Il vento del deserto e la brezza del mare si incontrano in una terra in cui i granelli di sabbia si confondono con quelli di semola. Siamo in Tunisia, paese del cous cous, luogo in cui il gusto si celebra in ogni piatto da portare a tavola tra spezie, aromi e salse decise. «Il piatto più famoso della nostra tradizione è il cous cous – esordisce Faouzi Souissi, chef e proprietario de «La Medina», ristorante in via Principe di Belmonte, a Palermo –. L’originale è preparato con la carne di montone, anche se, con il tempo, è stato rivisto e servito con il pesce, con il pollo o addirittura con l’uovo».
Un preparato che si presta a molte varianti, dunque, e che nella cucina tunisina si trasforma anche seguendo il corso delle stagioni: «Nei mesi estivi – continua lo chef, da trent’anni nel capoluogo isolano – si prepara spesso il tabulè, cous cous freddo servito con le verdure». E per i più golosi, i granelli di semola possono essere anche la perfetta conclusione di un pasto: «Siamo soliti mangiare il cous cous dolce – conclude Souissi – servito con datteri, melograno, pasta di sesamo, zucchero e distillato di acqua di rose». Proprio per celebrare questa speciale semola, lo chef ha deciso di dare il via, nel suo ristorante, ad una serie di appuntamenti (i prossimi il 30 maggio e il 6 giugno, ndr) per raccontare la storia e la cultura gastronomica tunisina, mettere a confronto la cucina araba con quella siciliana.
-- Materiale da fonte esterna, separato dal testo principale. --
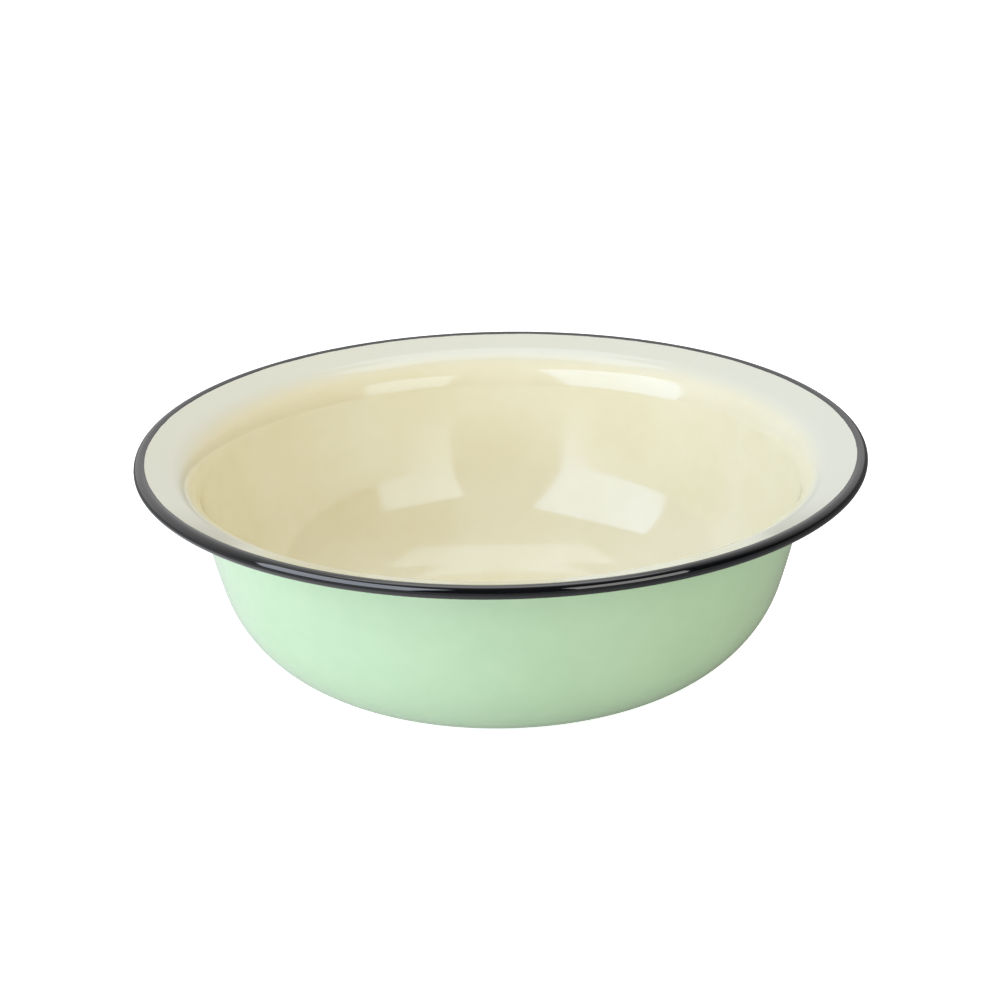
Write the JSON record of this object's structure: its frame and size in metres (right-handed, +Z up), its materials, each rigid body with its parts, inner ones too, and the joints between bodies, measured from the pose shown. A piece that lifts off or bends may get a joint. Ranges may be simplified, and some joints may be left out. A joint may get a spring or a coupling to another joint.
{
  "type": "enamel basin bowl",
  "caption": "Round enamelled steel basin with a rounded bottom, a wide sloping flange and a wired rolled rim, for holding water, food or washing.",
  "frame": {"origin": "centre of the standing ring, on the plane that the basin rests on", "axes": "+Z up along the basin's axis, out of the open mouth; X and Y are interchangeable because the basin is round"},
  "size_m": [0.3, 0.3, 0.092],
  "materials": {
    "bare_steel": "cold-rolled low-carbon sheet, hidden under the enamel",
    "steel_wire": "drawn mild steel wire, hidden inside the rolled rim",
    "ground_enamel": "dark fired ground coat, hidden under the cover coats",
    "cream_enamel": "glossy fired vitreous enamel, warm cream",
    "green_enamel": "glossy fired vitreous enamel, pale green",
    "black_enamel": "glossy fired vitreous enamel, black"
  },
  "bodies": {
    "root": {"steel_shell": "bare_steel", "rim_wire": "steel_wire", "inner_ground_coat": "ground_enamel", "outer_ground_coat": "ground_enamel", "cream_lining": "cream_enamel", "green_outer_enamel": "green_enamel", "black_rim_enamel": "black_enamel"}
  },
  "joints": []
}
E se questa speciale semola è uno dei piatti tunisini più rinomati, ce ne sono molti altri che riscuotono altrettanto successo di palato.
Tra questi, ad esempio, il brik, una sfoglia croccante ripiena di patate, tonno, prezzemolo, capperi e cipolla; i falafel, delle polpette di verdure; il paté di ceci con olio e limone; e il papa ganesh, un piatto a base di melanzane cotte a vapore. «Nel nostro ristorante – dichiara Magid Maik, uno dei proprietari di «Al Manar», in via Sant’Isidoro alla Guilla, a Palermo – serviamo anche il cestino arabo, del pane arabo accompagnato da salse a base di paté di olive, carote, radicchio, prezzemolo o salmone. Più particolare ancora, invece, la mchiwia – aggiunge Maik –, un composto di peperoni, zucchine, melanzana, cipolla e aglio prima cotto al forno e poi frullato. E poi – conclude – c’è l’insalata del deserto, fatta con mela Smith, cetrioli, cipolla, peperoni e pomodori, prodotti che devono essere serviti rigorosamente freschi».